Como, então, deixar de interrogar a neutralização imposta a tais acontecimentos que são, na realidade, tão emblemáticos de nossa época quanto foi o terremoto de Lisboa, de 1755, em seu tempo? Não se assiste, como no evento do século XVIII, a uma significativa acumulação de fatores desencadeantes e, por consequência, a uma total revisão dos valores? Passado o pasmo dos primeiros dias, que se pode entender como a base de certa tomada de consciência coletiva, é forçoso constatar que o debate arrefeceu muito rapidamente. E isso não apenas em decorrência das inúmeras promessas de avaliação das centrais nucleares europeias ainda em atividade, mas sobretudo graças à escandalosa alegação, reiteradamente repetida, de um pendor para a fatalidade que se confundiria com o gênio japonês. Questão que nem as mais justas análises ambientalistas puderam se dar conta, mesmo estando no local, pois quando se tornou impossível camuflar certas evidências, governantes e governados viram-se envoltos numa mascarada para aceitar e fazer aceitar o inaceitável.

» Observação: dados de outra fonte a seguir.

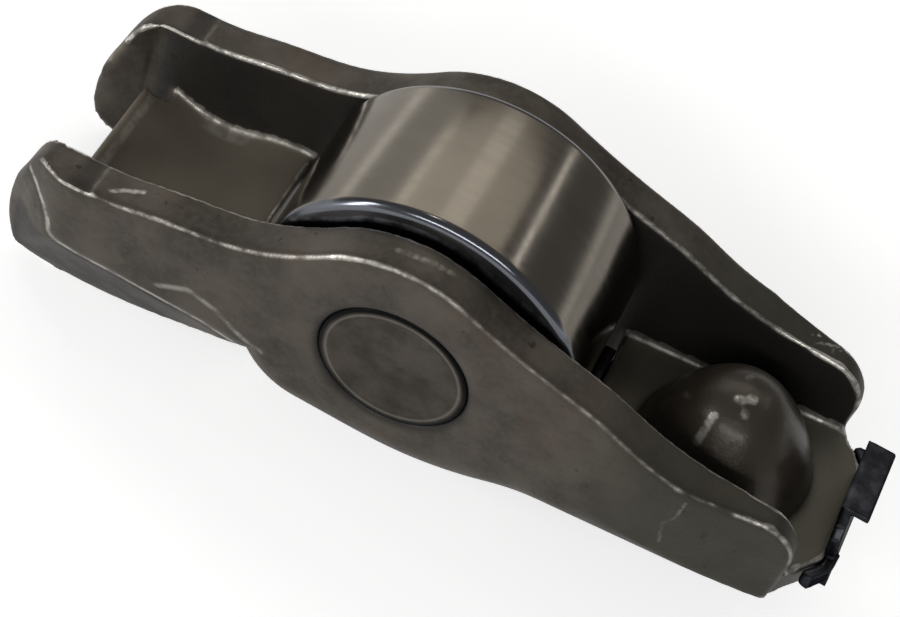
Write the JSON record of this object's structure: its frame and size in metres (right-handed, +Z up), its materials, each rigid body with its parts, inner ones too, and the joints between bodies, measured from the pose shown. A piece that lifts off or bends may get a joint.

Espanta ainda o fato de que tal consenso no interior do Japão, que repercute mundo afora, sob o pretexto de reconhecer a dignidade silenciosa de um povo aguerrido frente a toda espécie de cataclismos, não tenha sido percebido como uma nova etapa de submissão à ordem das coisas, correspondendo a um nível inquietante de servilismo que se afere em escala mundial. Tanto que, se as relações entre catástrofe imaginária e catástrofe real me inquietavam em 1989, eu ainda ignorava que Günther Anders havia pressentido desde os anos 1950 a pane do imaginário que eu então descrevia. Partindo da radical novidade da situação atômica, ele realmente conseguiu mostrar como nos encontrávamos cada vez mais subjugados pelo que produzíamos, justamente por não podermos representar nem a extensão nem a natureza dos efeitos da técnica. De fato, era o mesmo fenômeno que eu evocava, mas visto do interior, constatando a que ponto a realidade atômica barrava nossa imaginação, chegando a impor sua força de destruição ao nosso poder de negação capaz de desdobrar o infinito de suas perspectivas imaginárias.
Assim começava o reino de uma miopia geral que nos deixava cada dia mais incapacitados para avaliar as consequências desastrosas, ao ponto de não mais sabermos discernir o que ligava a causa ao efeito. De modo que, em poucas décadas, o imaginário catastrófico ficou reduzido à figuração de acidentes cuja gravidade espetacular servia de pretexto para glorificar uma técnica definitivamente salvadora. Que nos recusemos a enxergar isso constitui em si uma catástrofe inédita, que hoje chega a ultrapassar todas as demais. Ou seja, se coube a René Rissel e a Jaime Semprun mostrar, em 2008, quais “submissões duráveis” induziram os discursos do catastrofismo, quase todos trabalhando, de perto ou de longe, na “administração do desastre”, não se deveria dar a mesma importância à busca de uma perspectiva imaginária que pudesse, como um “capricho de inversão óptica”, nos fazer “ver as coisas onde elas não estão”? Não seria, então, essa perspectiva capaz de nos revelar um ponto de fuga que, invisível, ainda pode representar a garantia de nossa liberdade?